Sotherly Hotels' Board approved voluntary withdrawal of three preferred series (Series B 8.0%, Series C 7.875%, Series D 8.25%) with a Form 25 expected ~Apr 7, 2026 and last Nasdaq trading ~Apr 17, 2026; >80% of preferred holders elected cash via change-of-control conversion after the Feb 12, 2026 merger. The company reports a 10% dividend yield, 17% one-year return, profitability over the last 12 months with a 92% gross margin, and owns 10 full-service hotels (2,786 rooms). Separately, Social Housing REIT reported FY2025 adjusted EPS +21% to 6.53p and net rental income +12% to £40m, though its stock dipped slightly amid market fluctuations.

Analysis

A liquidity shock to a niche listed security creates predictable but underpriced second-order opportunities: forced sellers and a shrinking public float will widen bid/ask spreads and reroute yield-hunting flows into larger, more liquid lodging REITs and preferred issues.

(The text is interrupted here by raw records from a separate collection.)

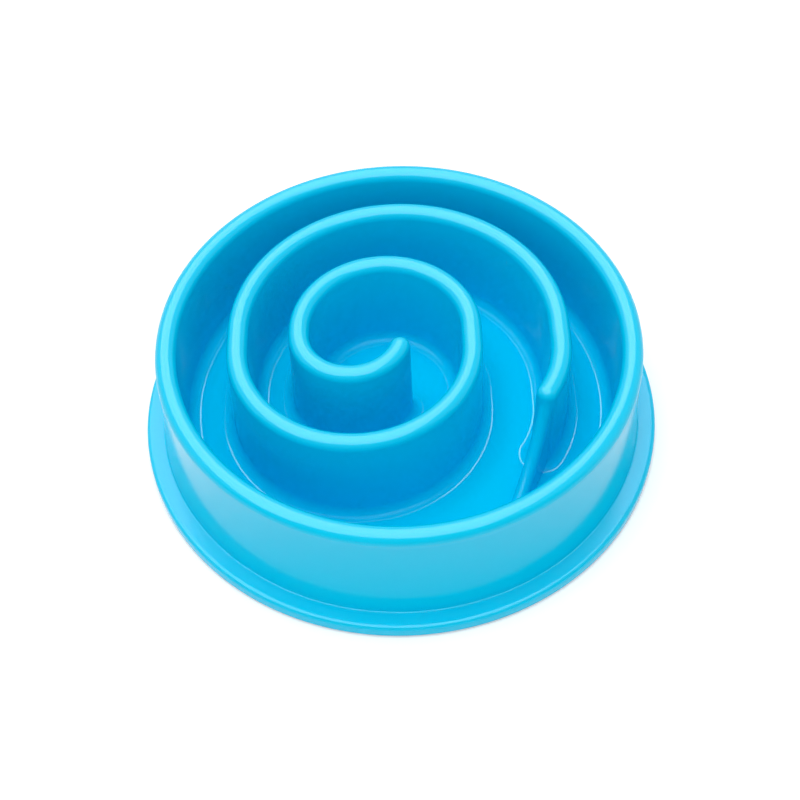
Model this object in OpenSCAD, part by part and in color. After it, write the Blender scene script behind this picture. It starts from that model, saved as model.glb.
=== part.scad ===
// Slow feeder bowl: a one-piece moulded pet bowl with a hollow spiral ridge, on four push-in rubber feet.
// Millimetres, +Z up, the bowl seen from -Y. The origin is on the table under the middle of the bowl.

/* [Bowl] */
// outside diameter of the foot flange
base_d = 200; // [194:1:220]
// height of the rim and of the ridge above the table
height = 50; // [46:0.5:56]
// outside diameter of the rounded rim
rim_d = 182; // [181:0.5:183]
// height of the bowl's floor above the table
floor_h = 8; // [7.5:0.1:9]
// thickness of the moulded wall
wall_t = 2.2; // [1.8:0.1:2.4]
// width of the rounded edge that the rim and the ridge share
crest_w = 7.8; // [7.4:0.1:8]
// draft of the standing walls in degrees
draft = 1; // [0.5:0.25:1.5]
// radius where a standing wall meets the floor
fillet_r = 2.5; // [2:0.5:3]

/* [Skirt and foot] */
// how far the outer skirt comes out on its way down to the foot flange
skirt_flare = 2.2; // [1.5:0.1:3]
// how far the rounded rim stands out from the top of the skirt
rim_lip = 0.15; // [0.1:0.05:0.3]
// height of the foot flange's upper face above the table
ledge_h = 5.7; // [5.2:0.1:6.5]
// radius of the foot flange's outer edge
ledge_edge_r = 1.6; // [1:0.1:2]

/* [Spiral ridge] */
// radius of the outer back arc, to the middle of the crest
outer_arc_r = 60.5; // [60:0.5:61.5]
// radius of the front arc
front_arc_r = 44; // [43:0.5:45]
// radius of the inner back arc
inner_arc_r = 32.5; // [31.5:0.5:33.5]
// radius of the small arc that ends near the middle
centre_arc_r = 19.5; // [18.5:0.5:20]
// angle that the small arc turns through, in degrees
centre_turn = 160; // [145:1:165]
// how far behind the middle of the bowl the back arcs have their centres
back_y = 5; // [4:0.5:6]
// length of the straight legs between the back arcs and the front arc
leg_l = 8.5; // [7:0.5:10]
// length of the straight leg between the inner back arc and the small arc
centre_leg_l = 2; // [1:0.5:3]
// angle that the outer end turns inwards before it falls to the floor, in degrees
tail_turn = 25; // [22:1:27]
// angle at which the full-height part of the outer end stops
end_turn = 33; // [31:1:34]
// radius of the ramp down which the outer end falls
ramp_r = 48; // [47:0.5:50]
// height of the ramp's centre above the crest
ramp_rise = 5; // [4.5:0.5:5.5]
// distance of the ramp's centre from the end of the turn
ramp_reach = 57; // [56.5:0.1:58]

/* [Rubber feet] */
// distance of the feet from the middle of the bowl
feet_place_r = 77.5; // [76:0.5:77.5]
// direction of the first foot from +X, in degrees
feet_angle = 45; // [40:1:50]
// diameter of a foot's head
head_d = 8.4; // [7:0.1:8.6]
// height of a foot's head
head_h = 2; // [1.8:0.1:2.4]
// diameter of a foot's stem
stem_d = 4.4; // [4:0.1:5]
// length of a foot's stem
stem_l = 2.8; // [2:0.1:3]
// how far the feet lift the flange off the table
feet_lift = 0.8; // [0.5:0.1:1]
// clearance around a foot in its boss
feet_clearance = 0.1; // [0.05:0.05:0.2]
// rounding of a foot's edges
foot_edge_r = 0.6; // [0.4:0.1:0.8]

/* [Hidden] */
$fn = 180;
// a fillet runs this far into the face that it would otherwise only touch
graze = 0.05;
// how far one solid reaches into the next, or a cut past a face
bite = 1;
// the middle step of a computed place is a whole number of these
finest = 0.001;
base_r = base_d / 2;
crest_r = crest_w / 2;
crest_z = height - crest_r;
rim_r = rim_d / 2 - crest_r;
under_z = floor_h - wall_t;
// height of the foot of every standing wall, halfway through the floor
root_z = floor_h - wall_t / 2;
fillet_z = floor_h + fillet_r - graze;
// the ridge's arcs follow on from each other across the lines y = back_y and y = front_y
front_y = back_y - leg_l;
centre_y = back_y - centre_leg_l;
front_x = front_arc_r - outer_arc_r;
inner_x = front_x + front_arc_r - inner_arc_r;
centre_x = inner_x - inner_arc_r + centre_arc_r;
tail_x = outer_arc_r - front_arc_r;
// the skirt is one hollow arc that starts upright under the rim
skirt_drop = crest_z - ledge_h;
skirt_r = (pow(skirt_drop, 2) + pow(skirt_flare, 2)) / (2 * skirt_flare);
skirt_x = rim_d / 2 - rim_lip + skirt_r;
// the ramp's sweep starts inside the full-height end
ramp_start = 10.5;
boss_d = head_d + 2 * feet_clearance + wall_t;
boss_z = (feet_lift + head_h) / 2 - feet_clearance;
bowl_colour = [0.0, 0.7, 0.92];
rubber_colour = [0.16, 0.17, 0.18];

// half width of a standing wall's outside at height z
function flank(z) = crest_r + (crest_z - z) * tan(draft);

// place that lies at distance r and angle a from (x, y)
function at(x, y, r, a) = [x + r * cos(a), y + r * sin(a)];

// A standing wall seen end on without its fillets. inset is 0 outside and wall_t for the hollow.
module blade(inset, foot_z) {
  translate([0, crest_z])
    circle(crest_r - inset);
  polygon([
    [crest_r - inset, crest_z],
    [inset - crest_r, crest_z],
    [inset - flank(foot_z), foot_z],
    [flank(foot_z) - inset, foot_z],
  ]);
}

// The fillet on the right of a blade, with the part of the floor below it.
module fillet(inset, foot_z) {
  fillet_x = flank(fillet_z) + fillet_r - graze;
  difference() {
    translate([0, foot_z])
      square([fillet_x, fillet_z - foot_z]);
    translate([fillet_x, fillet_z])
      circle(fillet_r + inset);
  }
}

// The right half of a standing wall with its fillet.
module half_wall(inset) {
  foot_z = inset > 0 ? under_z - bite : root_z;
  intersection() {
    blade(inset, foot_z);
    translate([0, -bite])
      square([base_r, height + 2 * bite]);
  }
  fillet(inset, foot_z);
}

// Both halves.
module wall(inset) {
  foot_z = inset > 0 ? under_z - bite : root_z;
  blade(inset, foot_z);
  fillet(inset, foot_z);
  mirror([1, 0])
    fillet(inset, foot_z);
}

// Moves its children to a computed place in three steps, each short enough to be written out in full.
module move_to(place) {
  whole = [for (v = place) floor(v)];
  part = [for (v = place - whole) floor(v / finest) * finest];
  translate(whole)
    translate(part)
      translate(place - whole - part)
        children();
}

// An arc of the ridge about (x, y).
module ridge_arc(x, y, r, from, through, inset) {
  translate([x, y])
    rotate_extrude(angle = through, start = from)
      translate([r, 0])
        wall(inset);
}

// A straight stretch of the ridge.
module ridge_leg(place, heading, l, inset) {
  translate(place)
    rotate([90, 0, heading + 90])
      linear_extrude(l)
        wall(inset);
}

// A blunt end of the ridge.
module ridge_end(place, heading, inset) {
  move_to(place)
    rotate_extrude(angle = 180, start = heading - 90)
      half_wall(inset);
}

// The outer end's ramp: the ridge's own section swept down a quarter circle to the floor. It starts inside
// the full-height end.
module ridge_ramp(place, heading, inset) {
  foot_z = inset > 0 ? under_z - bite : root_z;
  translate(place)
    rotate([0, 0, heading])
      intersection() {
        translate([ramp_reach, 0, height + ramp_rise])
          rotate([90, 180 - ramp_start, 0])
            rotate_extrude(angle = 90)
              translate([ramp_r + height, 0])
                rotate(90)
                  blade(inset, root_z);
        translate([crest_r, -crest_w, foot_z])
          cube([ramp_reach, 2 * crest_w, height - foot_z]);
      }
}

// The whole spiral, from its blunt end near the middle to its ramp at the front right.
module ridge(inset) {
  ridge_end(at(centre_x, centre_y, centre_arc_r, 180 + centre_turn), centre_turn - 90, inset);
  ridge_arc(centre_x, centre_y, centre_arc_r, 180, centre_turn, inset);
  ridge_leg([inner_x - inner_arc_r, back_y], 270, centre_leg_l, inset);
  ridge_arc(inner_x, back_y, inner_arc_r, 0, 180, inset);
  ridge_leg([inner_x + inner_arc_r, back_y], 270, leg_l, inset);
  ridge_arc(front_x, front_y, front_arc_r, 180, 180, inset);
  ridge_leg([-outer_arc_r, back_y], 270, leg_l, inset);
  ridge_arc(0, back_y, outer_arc_r, 0, 180, inset);
  ridge_leg([outer_arc_r, back_y], 270, leg_l, inset);
  ridge_arc(tail_x, front_y, front_arc_r, -end_turn, end_turn, inset);
  ridge_end(at(tail_x, front_y, front_arc_r, -end_turn), 270 - end_turn, inset);
  ridge_ramp(at(tail_x, front_y, front_arc_r, -tail_turn), 270 - tail_turn, inset);
}

// Half section of the skirt and foot flange. The hollow is the same outline moved in by the wall.
module skirt_section(inset) {
  foot_z = inset > 0 ? feet_lift - bite : feet_lift;
  edge_r = max(ledge_edge_r - inset, graze);
  flange_r = base_r - inset;
  flange_z = ledge_h - inset;
  difference() {
    translate([rim_r, foot_z])
      square([rim_d / 2 + skirt_flare - rim_r, crest_z - foot_z]);
    translate([skirt_x, crest_z])
      circle(skirt_r + inset);
  }
  translate([rim_r, foot_z])
    square([flange_r - rim_r, flange_z - edge_r - foot_z]);
  translate([rim_r, foot_z])
    square([flange_r - edge_r - rim_r, flange_z - foot_z]);
  translate([flange_r - edge_r, flange_z - edge_r])
    circle(edge_r);
}

// Rim, inner wall, skirt and flange all round.
module rim(inset) {
  rotate_extrude() {
    translate([rim_r, 0])
      mirror([1, 0])
        half_wall(inset);
    translate([rim_r, crest_z])
      circle(crest_r - inset);
    skirt_section(inset);
  }
}

// Moves its children to foot number i.
module at_foot(i) {
  rotate([0, 0, feet_angle + i * 90])
    translate([feet_place_r, 0, 0])
      children();
}

module bowl() {
  color(bowl_colour)
    difference() {
      union() {
        difference() {
          union() {
            translate([0, 0, under_z])
              cylinder(r = rim_r - crest_r, h = wall_t);
            rim(0);
            ridge(0);
          }
          rim(wall_t);
          ridge(wall_t);
        }
        for (i = [0:3])
          at_foot(i)
            translate([0, 0, boss_z])
              cylinder(d = boss_d, h = root_z - boss_z);
      }
      for (i = [0:3])
        at_foot(i) {
          translate([0, 0, boss_z - bite])
            cylinder(d = head_d + 2 * feet_clearance, h = head_h + bite - boss_z);
          cylinder(d = stem_d + 2 * feet_clearance, h = head_h + stem_l + feet_clearance);
        }
    }
}

// A mushroom-shaped rubber foot with rounded edges.
module foot(i) {
  color(rubber_colour)
    at_foot(i)
      rotate_extrude() {
        translate([0, foot_edge_r])
          square([head_d / 2, head_h - foot_edge_r]);
        square([head_d / 2 - foot_edge_r, foot_edge_r]);
        translate([head_d / 2 - foot_edge_r, foot_edge_r])
          intersection() {
            circle(foot_edge_r);
            translate([0, -foot_edge_r])
              square(foot_edge_r);
          }
        translate([0, head_h])
          square([stem_d / 2, stem_l - foot_edge_r]);
        translate([0, head_h + stem_l - foot_edge_r])
          polygon([[0, 0], [stem_d / 2, 0], [stem_d / 2 - foot_edge_r, foot_edge_r], [0, foot_edge_r]]);
      }
}

bowl();
foot(0);  // foot_back_right
foot(1);  // foot_back_left
foot(2);  // foot_front_left
foot(3);  // foot_front_right
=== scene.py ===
"""A slow feeder bowl in glossy cyan plastic on a white table, seen from the front and above."""

import math

import bmesh
import bpy
from mathutils import Matrix, Vector


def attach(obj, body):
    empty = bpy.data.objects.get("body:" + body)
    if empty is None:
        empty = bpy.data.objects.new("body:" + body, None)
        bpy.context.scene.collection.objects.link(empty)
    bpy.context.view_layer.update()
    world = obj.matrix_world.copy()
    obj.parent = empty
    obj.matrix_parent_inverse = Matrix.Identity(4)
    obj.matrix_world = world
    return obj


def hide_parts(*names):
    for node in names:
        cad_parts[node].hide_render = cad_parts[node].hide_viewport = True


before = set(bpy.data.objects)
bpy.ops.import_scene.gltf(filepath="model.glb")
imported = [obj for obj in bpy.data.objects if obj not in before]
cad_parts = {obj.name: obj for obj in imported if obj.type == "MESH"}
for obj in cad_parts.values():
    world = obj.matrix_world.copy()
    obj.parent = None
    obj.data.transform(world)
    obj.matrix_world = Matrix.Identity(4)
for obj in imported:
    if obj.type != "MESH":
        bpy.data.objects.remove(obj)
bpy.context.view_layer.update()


# The view: the camera stands in front of the bowl and looks down on it at about 53 degrees, turned by a
# little under two degrees, which is what the bowl's rim and foot give as the photographer's view.
MM = 0.001
PICTURE_PX = 800
FOCAL_PX = 1517.3
SENSOR = 36.0
LOOK_AT = Vector((-0.17, 0.0, 8.89)) * MM
LOOK_FROM_DISTANCE = 597.4 * MM
LOOK_DOWN = math.radians(52.651)
LOOK_ROLL = math.radians(1.709)
NEAREST = 0.01
FARTHEST = 20

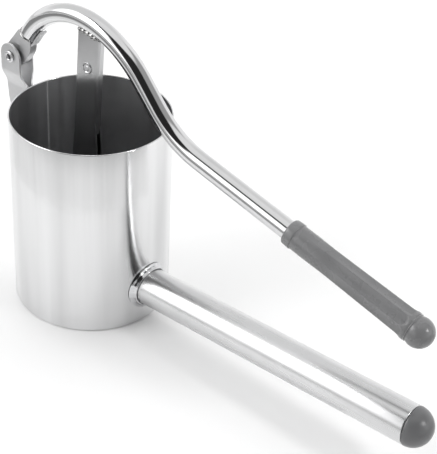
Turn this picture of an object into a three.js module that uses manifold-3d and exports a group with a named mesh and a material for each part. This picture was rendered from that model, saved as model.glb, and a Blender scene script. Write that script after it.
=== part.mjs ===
// A lever potato ricer: a steel cylinder with a fixed handle, and a hinged lever that drives a plunger.
// Units are millimetres and +Z is up. Shapes are drawn about the cylinder's axis, and the whole group
// is then moved along X so that the middle of its length is over the origin.
import * as THREE from "three";
import { mergeVertices } from "three/addons/utils/BufferGeometryUtils.js";
import Module from "manifold-3d";

const wasm = await Module();
wasm.setup();

// ---- driving dimensions ----
const GAP = 0.3; // between pieces that touch on the real ricer

const CYLINDER = { radius: 42.5, wall: 0.8, height: 110.2, lipRadius: 39.5, lipThickness: 0.8 };
const DISC = { radius: 41.3, bottom: 1.1, thickness: 1.0, pitch: 6.8, holeRadius: 1.9, rings: 5 };

const HANDLE = { radius: 10.25, wall: 1.2, axisHeight: 19.56, rise: THREE.MathUtils.degToRad(2.63) };
const HANDLE_SEAM = 209.8; // along the handle's own axis, from the cylinder's axis
const PLUG = { centre: 210.2, spigotRadius: 8.7, spigotStart: 198 };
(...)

Expect volatility to concentrate in the next 2–6 weeks as market makers reprice borrow and dealers reallocate capital; absent a structured tender the residual public claims will trade as free-floating illiquid paper with a meaningful liquidity discount. Credit-market dynamics matter here: the privately controlled common now changes the incentive structure for remaining preferred holders — the path to cash is through negotiation, squeeze mechanics, or OTC transfers rather than open-market liquidity. That raises tail risk for minority holders but creates an asymmetric arbitrage for buyers who can operationally or legally consolidate stakes (time horizon 3–12 months) and extract a negotiated premium. For listed exchanges and dealers, this is mildly negative structurally — more corporate activity that privatizes float reduces recurring listing and corporate action servicing revenue over multi-year windows, but the near-term impact is negligible. The real systematic read-through is to expect a small rotation within the REIT complex: yield-seeking capital will reweight into larger, liquid issues and into preferreds that retain exchange trading, compressing spreads in those buckets over 1–3 quarters. Catalysts to watch: any public tender or private bid (immediate), dealer borrow cost movements (days-weeks), and quarter-end index rebalances that force passive funds to trade (monthly/quarterly). A reversal could come quickly if a controlling bidder buys out remaining paper at a step-up, or if an OTC market-making apparatus restores liquidity and narrows spreads.